Compliance risk spreads to nonprofit managers and institutional trustees. Boards that oversee heritage or historically controversial missions will need to reassess governance documents and public-facing programs. Standard risk mitigation steps — including seeking clarifying guidance, pursuing declaratory judgments, or restructuring activities to avoid implicated language — will incur legal costs. Institutional investors and grantmakers should monitor litigation filings and decisions but note that the impact on portfolio valuations is likely immaterial except for firms with concentrated exposure to Virginia municipal revenues or litigation-dependent vendors.
Fazen Markets Perspective
Fazen Markets views HB167 as a legal and political test case rather than a standalone market event.

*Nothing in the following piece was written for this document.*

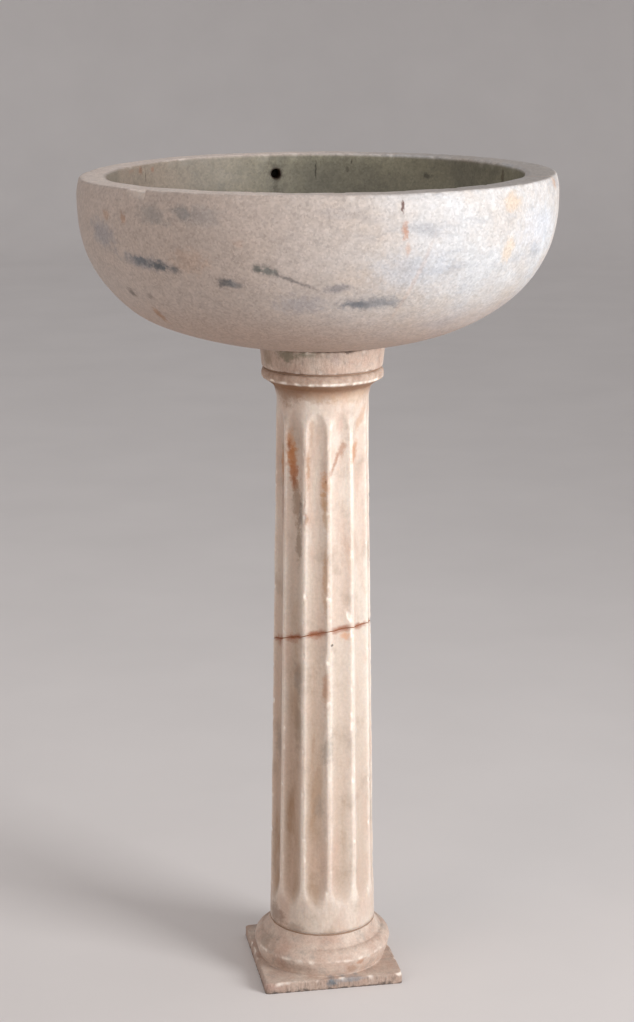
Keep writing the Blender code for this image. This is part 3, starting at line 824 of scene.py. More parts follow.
COLUMN_MARKS = [
    # Brown dirt and painted shade below the head moulding
    (-50, 781, 26, 14, 0, "8A6A50", 0.65),
    (-8, 781, 30, 8, 0, "9C7C62", 0.55),
    (40, 779, 40, 10, 0, "B79A80", 0.50),
    # Rust in the upper flutes
    (-45, 720, 8, 18, 6, "B98150", 0.65),
    (-42, 702, 11, 18, -4, "B07A48", 0.60),
    (-43.5, 704, 7, 18, 4, "AE6C34", 0.70),
    (-40.0, 684, 9, 16, 8, "A4622E", 0.80),
    (-39.5, 671, 4.5, 8, 0, "7E421C", 0.80),
    (-46.5, 716, 3.4, 8, 0, "8E5226", 0.70),
    (-37, 668, 9, 10, 0, "A9714A", 0.55),
    (-60, 690, 11, 26, 0, "B0743E", 0.75),
    (-66, 712, 4, 5, 0, "8A7A50", 0.60),
    (-34, 645, 9, 32, 0, "80644A", 0.60),
    (-60, 640, 8, 44, 0, "957460", 0.50),
    (-18, 690, 3.4, 26, 0, "A87A54", 0.55),
    (4.1, 674, 2.6, 3.4, 0, "4E2A12", 0.95),
    (3.5, 670, 7, 17, 0, "BC804A", 0.65),
    (2.0, 650, 5, 14, 0, "B28456", 0.55),
    (16, 697, 20, 3.2, 60, "9A6B50", 0.65),
    (25, 713, 16, 7.5, 62, "A27860", 0.65),
    (45, 708, 20, 8, 68, "B4784C", 0.65),
    (58, 750, 22, 8, 60, "B98D6C", 0.50),
    (24, 744, 5, 11, 0, "C9A698", 0.45),
    (-14, 735, 4, 20, 0, "B2937C", 0.45),
    (-20.6, 625, 3.6, 8, 0, "98683F", 0.60),
    # Grey clouds in the stone
    (-27, 630, 5.5, 24, 0, "6A645E", 0.55),
    (-31, 590, 7, 26, 0, "7A6752", 0.60),
    (4, 548, 5, 42, 0, "B08A68", 0.60),
    (4.5, 404, 6, 28, 0, "A97C5C", 0.60),
    (4, 630, 5, 26, 0, "B08C66", 0.50),
    (-31, 413, 9, 24, 10, "857A70", 0.55),
    (-65, 317, 11, 26, 0, "7B6F63", 0.55),
    (6.4, 322, 8, 22, -8, "897D72", 0.50),
    (-4, 243, 7, 18, 0, "8E8176", 0.45),
    (-30, 352, 8, 40, 0, "84725F", 0.45),
    (11.3, 461, 1.7, 1.9, 0, "453B33", 0.90),
    (38, 330, 12, 28, 14, "B0A195", 0.35),
    # The foot, darker at the left: rust stain from the joint with painted shade
    (-62, 80, 20, 16, 0, "6E5240", 0.60),
    (-30, 72, 14, 7, 0, "7C6251", 0.45),
    # Round the break
    (30, 472, 9, 6, 0, "C68A5E", 0.55),
    (-38, 466, 9, 7, 0, "955C3C", 0.55),
    (-8, 473, 9, 7, 0, "9A6446", 0.50),
    (-68, 456, 9, 8, 0, "8C5638", 0.55),
    # Back
    (120, 640, 6, 44, 0, "A86E3E", 0.50),
    (150, 560, 9, 30, 0, "8F857B", 0.45),
    (-150, 700, 5, 30, 0, "A56A38", 0.55),
    (-120, 540, 24, 3, 66, "906A50", 0.55),
    (-170, 300, 10, 34, 0, "8B8077", 0.45),
    (95, 210, 8, 26, 0, "94887C", 0.40),
    (170, 470, 12, 6, 0, "955C3C", 0.50),
]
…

The statute’s direct fiscal footprint will be modest — measured in administrative recoveries and municipal tax adjustments — but its symbolic function is far-reaching: it reveals how state legislatures are increasingly willing to employ tax policy instruments to pursue cultural and ideological objectives. That creates a predictable uptick in litigation risk that nonprofit managers and institutional stakeholders must internalize into operating budgets. Contrarian investors should note the asymmetry: headline-driven political actions like HB167 can generate outsized media attention and political contributions while producing limited macroeconomic perturbation.
A non-obvious implication is the potential for the federal judiciary to delineate clearer limits on state naming and targeted statutory interventions. If courts draw a bright line against statutes that identify organizations by name and withdraw benefits, subsequent state efforts will be forced toward content-neutral administrative standards — a shift that would actually lower policy volatility by creating predictable, objective criteria for exemption. Conversely, if courts permit naming and revocation based on subject-matter association, we will observe a proliferation of tailored statutes across ideologically divided states, increasing legal unpredictability for nonprofits and related municipal administrative burdens. Institutional actors should therefore model not only the immediate budgetary effects but also the directional change in regulatory design across states.
Fazen Markets also recommends tracking two leading indicators that will determine outcomes: the timeline and substance of preliminary injunctions (if issued), and any rapid changes in state administrative guidance for how exemptions are processed. Both are quantifiable: preliminary-injunction requests will be docketed within weeks, and administrative guidance typically materializes within 30–120 days of litigation or legislative enactment. Monitoring these signals will provide early read-throughs to the probable legal posture and administrative costs.
Bottom Line
HB167, signed Apr 19, 2026, is legally provocative and likely headed for protracted constitutional litigation; its direct fiscal impact is limited, but it raises systemic governance and legal-risk questions for nonprofits and state administrations. Institutional observers should prioritize legal filings and administrative guidance over headline-driven political rhetoric when assessing implications.
Disclaimer: This article is for informational purposes only and does not constitute investment advice.